In September 1934, Post represented the East in an East vs. West series at Meadowbrook Polo Club in Westbury, New York. He played at back alongside Michael Phipps, J. P. Mills, and Winston Guest.

His American handicap was raised to eight goals by 1936, placing him among the highest-rated polo players in the country. Post declined an invitation from the U.S. States Polo Association to play for the U.S. international team in England in 1936 because of business commitments. He continued competing at the highest level into the late 1930s. He remained rated at eight goals in the American handicap listings in 1937. His polo career was later cut short by the onset of World War II.

===Harness racing career===
In July 1936, Post shifted his sporting interests from polo to harness racing and purchased the trotter Hollyrood Marshall.
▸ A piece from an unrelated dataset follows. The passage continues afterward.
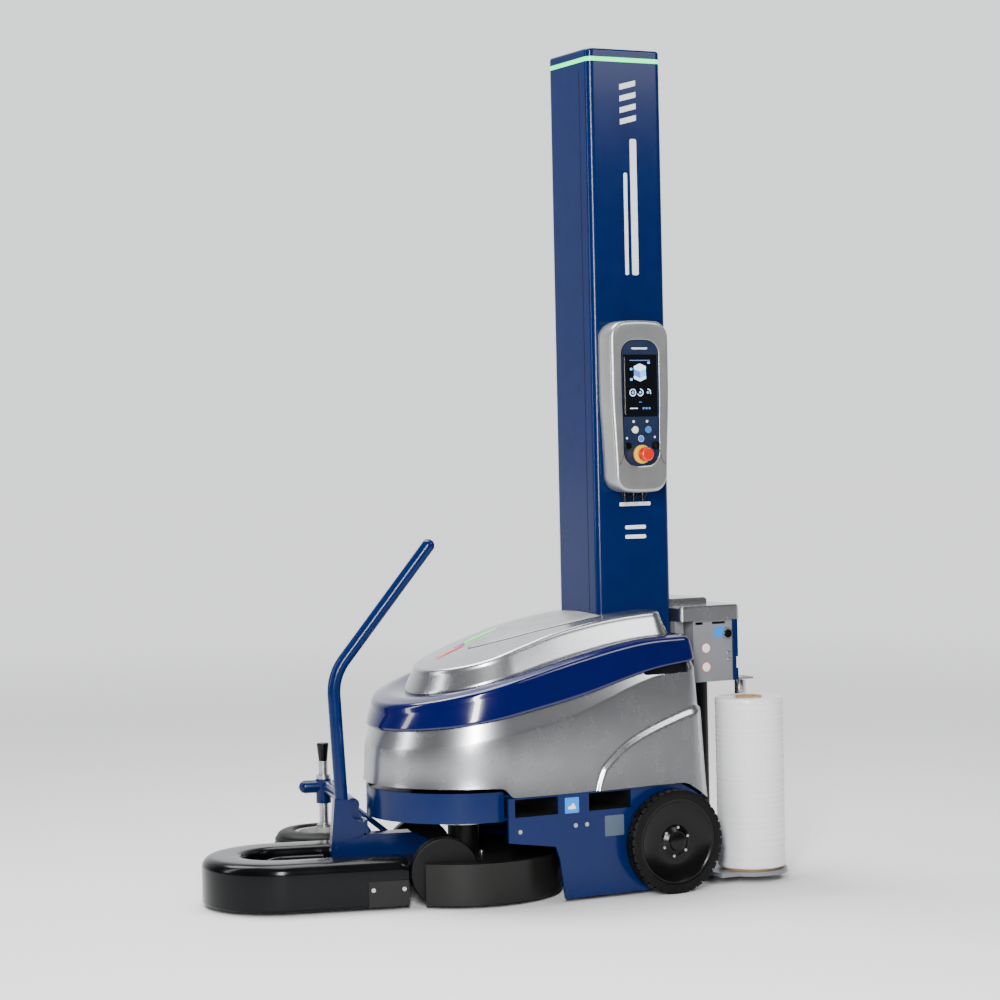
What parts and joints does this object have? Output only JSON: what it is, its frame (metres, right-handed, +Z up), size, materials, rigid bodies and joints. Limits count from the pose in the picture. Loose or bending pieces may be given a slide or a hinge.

He and his polo teammate Dunbar Bostwick joined E. Roland Harriman, R. J. Reynolds, and John P. Scripps as prominent members of the American harness racing community. He brought the horse out for its debut at the Grand Circuit meeting at the Historic Track in Goshen from July 21 to 25. He was elected a member of the Trotting Horse Club of America in November 1936.

He began training race horses full time in 1942.

==Personal life==
Post married Elizabeth Fowler Andrew on September 19, 1933, in West Point, Indiana. He and Elizabeth had two sons, William and Frederick.

==Death==
William Post II died on August 24, 1965, in Aiken, South Carolina, United States, at age 54.

==Legacy==
He was inducted into the Polo Hall of Fame in Lake Worth, Florida, in 2016.